Some years ago I spent six hours on the Greek island of Delos walking its streets and climbing among the various sanctuaries and temples dedicated to the ancient Gods of the Greco-Roman world. Delos, a tiny island 5 kilometers by 1300 meters, began as a religious center dedicated to the Ionian God Apollo. Its influence in the Greek Cycladic islands endured from the seventh to the first century BCE. The devout of many faiths from all over the civilized world came to build holy shrines on Delos, and for six hundred years worshiped their gods there. But now the site consists of crumbled ruins, whose white marble remains glisten as so many skeletons in the burning Greek sun. Apollo, Asclepius, Dionysus, Isis, Aphrodite, and the many other Gods of their generation survived into the Roman period, but to my knowledge today there is not a single active temple dedicated to the worship of these Gods, whose power captured the imagination of the people of the ancient Mediterranean world.
One modern response is to say that they were not real Gods—meaning, I suppose, that they never existed at all. I can just imagine, however, the response of the hundreds of thousands who believed in them, and through the years made their holy pilgrimages to Delos—just as today modern Christians, Jews, and Moslems make pilgrimages to the holy shrines of their faiths. The ancient believers came, offered prayers and sacrifices, and left inscriptions throughout the ancient world attesting to the power of these Gods and their influence in the daily lives of the believers. They would be shocked at the idea that Asclepius and Apollo are not "real." Nevertheless today their sanctuaries are silent and these Gods considered historical artifacts. What do modern believers in God say about the silent sanctuaries of Delos? Should they assume that these ancient Gods were simply products of the over-active imaginations of a primitive and superstitious people who lived during a naïve age?
If such popular and influential Gods can so completely pass out of fashion, or be so easily dismissed as never existing, what should one think about one's own God? Is my faith really that different from these ancient faiths, whose Gods were credited with as much power and influence in the ancient world as the Gods of current faiths enjoy in the modern world?

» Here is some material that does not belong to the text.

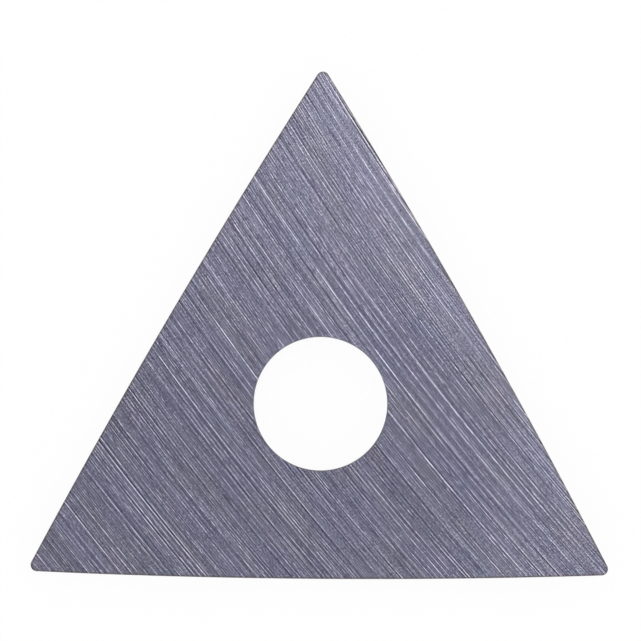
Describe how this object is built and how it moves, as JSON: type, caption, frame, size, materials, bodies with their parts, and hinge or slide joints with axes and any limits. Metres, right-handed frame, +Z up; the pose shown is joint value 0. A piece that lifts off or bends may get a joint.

If there is no completely satisfying answer to these questions, they at least remind us of the character of faith: faith is not demonstrable proof; it is only the evidence of a deeply held hope. God's existence cannot be quantitatively proven—at least not in a modern scientific test-tube sense. And that knowledge should make us all a little less arrogant in our own religious beliefs, and just a little more tolerant of the beliefs of others. It also raises the issue as to whether or not the demise of the Greek Gods was the beginning of the twilight of all the Gods.*
Charles W. Hedrick
Professor Emeritus
Missouri State University
*An earlier version of this essay appears in Hedrick, House of Faith or Enchanted Forest. Eugene, OR: Cascade, 2009, 51-52.